## TASK GOAL
Extract every line below, verbatim.

++++++++

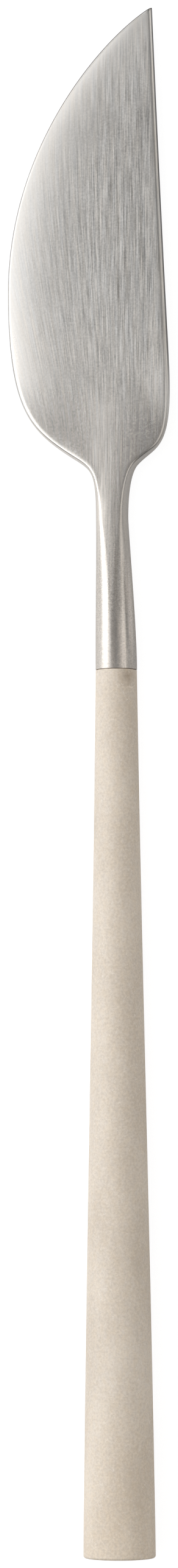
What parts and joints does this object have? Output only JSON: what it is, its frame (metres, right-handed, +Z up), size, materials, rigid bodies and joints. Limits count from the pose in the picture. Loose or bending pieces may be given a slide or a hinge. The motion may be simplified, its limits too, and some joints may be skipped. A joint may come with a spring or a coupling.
{
  "type": "fish knife",
  "caption": "Slim fish knife: forged brushed steel blade with curved belly, straight spine and narrow neck, bonded by its tang into a long round tapered pale resin handle.",
  "frame": {"origin": "on the surface the knife lies on, under the middle of its bounding box, with the knife resting on the underside of its handle and on its belly", "axes": "+Y runs along the knife from the butt to the point, +X points to the straight spine's side, +Z is up, out of the face that is seen"},
  "size_m": [0.0226, 0.21, 0.0097],
  "materials": {
    "steel": "fine lengthwise brushing on the blade, satin crosswise sanding on the neck",
    "resin": "matte ivory cast resin with faint mottling and fine specks",
    "adhesive": "cured, dull, out of sight inside the handle"
  },
  "bodies": {
    "root": {"blade": "steel", "handle": "resin", "tang_adhesive": "adhesive"}
  },
  "joints": []
}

++++++++

## OUTPUT FOR THIS TASK
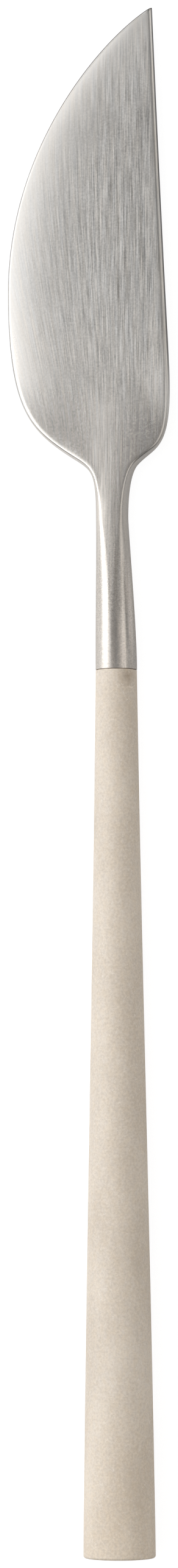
What parts and joints does this object have? Output only JSON: what it is, its frame (metres, right-handed, +Z up), size, materials, rigid bodies and joints. Limits count from the pose in the picture. Loose or bending pieces may be given a slide or a hinge. The motion may be simplified, its limits too, and some joints may be skipped. A joint may come with a spring or a coupling.
{
  "type": "fish knife",
  "caption": "Slim fish knife: forged brushed steel blade with curved belly, straight spine and narrow neck, bonded by its tang into a long round tapered pale resin handle.",
  "frame": {"origin": "on the surface the knife lies on, under the middle of its bounding box, with the knife resting on the underside of its handle and on its belly", "axes": "+Y runs along the knife from the butt to the point, +X points to the straight spine's side, +Z is up, out of the face that is seen"},
  "size_m": [0.0226, 0.21, 0.0097],
  "materials": {
    "steel": "fine lengthwise brushing on the blade, satin crosswise sanding on the neck",
    "resin": "matte ivory cast resin with faint mottling and fine specks",
    "adhesive": "cured, dull, out of sight inside the handle"
  },
  "bodies": {
    "root": {"blade": "steel", "handle": "resin", "tang_adhesive": "adhesive"}
  },
  "joints": []
}